The relevance of sleep abnormalities in Huntington’s Disease to disease onset, clinical expression and progression

Sleep abnormalities are common in many forms of dementia. Recently, we have begun to understand that these not only contribute significantly to the cognitive/affective symptoms of these conditions, but may even directly accelerate the disease process. There is also growing evidence that chronic sleep deprivation, so common in modern lifestyles, may put us at risk of dementia. Sleep neurobiology is therefore a key focus of contemporary research into dementia treatment and prevention.

Huntington’s disease (HD) is a particularly useful condition to study when looking at this issue. This is because as a monogenetic, fully penetrant dementia with a prolonged prodromal phase, it facilitates the study sleep problems before and throughout the disease course, and therefore to disentangle the bidirectional relationship between sleep and symptoms/progression of dementia. Moreover, transgenic HD murine models have suggested that improving sleep can improve cognitive outcomes, but as yet there has been no translation to patients.

In this Fellowship I will undertake several unique studies. Firstly, I will complete a fourteen year study that has been tracking sleep problems, as studied by polysomnography, quantitative EEG and actigraphy, against early symptoms in individuals carrying the mutated HD gene. I will then probe causation in the associations identified through two pilot sleep therapy intervention studies. Outcome measures will include both clinical features, polysomnographic changes and fluid biomarkers of HD activity.

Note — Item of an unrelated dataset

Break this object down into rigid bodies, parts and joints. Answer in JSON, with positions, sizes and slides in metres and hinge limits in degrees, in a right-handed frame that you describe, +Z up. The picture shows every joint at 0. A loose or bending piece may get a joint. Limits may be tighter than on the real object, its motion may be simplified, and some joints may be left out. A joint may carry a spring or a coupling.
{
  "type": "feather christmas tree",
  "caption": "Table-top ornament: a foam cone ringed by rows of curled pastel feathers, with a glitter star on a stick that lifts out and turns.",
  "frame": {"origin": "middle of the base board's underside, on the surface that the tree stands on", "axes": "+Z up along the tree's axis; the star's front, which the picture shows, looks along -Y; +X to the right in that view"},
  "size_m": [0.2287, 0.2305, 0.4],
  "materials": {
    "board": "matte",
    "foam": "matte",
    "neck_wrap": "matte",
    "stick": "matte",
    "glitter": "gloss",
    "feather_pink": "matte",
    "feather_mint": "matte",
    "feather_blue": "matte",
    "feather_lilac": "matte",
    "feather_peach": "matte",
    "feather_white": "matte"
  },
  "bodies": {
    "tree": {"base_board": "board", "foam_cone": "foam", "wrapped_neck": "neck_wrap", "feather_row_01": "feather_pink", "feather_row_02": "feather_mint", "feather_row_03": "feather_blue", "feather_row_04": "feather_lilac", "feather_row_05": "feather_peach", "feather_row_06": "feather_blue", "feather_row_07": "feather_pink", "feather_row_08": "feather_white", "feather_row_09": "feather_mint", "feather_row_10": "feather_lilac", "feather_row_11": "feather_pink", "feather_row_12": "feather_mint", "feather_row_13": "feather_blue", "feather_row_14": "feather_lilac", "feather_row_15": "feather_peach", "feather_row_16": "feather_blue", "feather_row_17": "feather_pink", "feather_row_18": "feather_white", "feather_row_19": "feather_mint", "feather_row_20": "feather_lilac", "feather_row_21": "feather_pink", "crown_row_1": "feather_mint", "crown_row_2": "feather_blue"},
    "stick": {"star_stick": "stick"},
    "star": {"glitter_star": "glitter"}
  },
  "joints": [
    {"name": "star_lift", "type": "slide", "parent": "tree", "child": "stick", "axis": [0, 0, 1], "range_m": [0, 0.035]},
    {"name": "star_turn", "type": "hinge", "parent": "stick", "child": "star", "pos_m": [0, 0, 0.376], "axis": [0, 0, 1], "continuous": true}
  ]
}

This work is designed to deliver the first longitudinal study of sleep in HD, the first sleep intervention studies in HD patients, and the first clinical exploration of the impact of sleep therapies on neurodegenerative pathogenesis. This bears potential to identify new, even disease-modifying treatments for HD, while also revealing novel transferrable insights into the sleep/neurodegeneration interface that cannot currently be gained from studying more common dementias.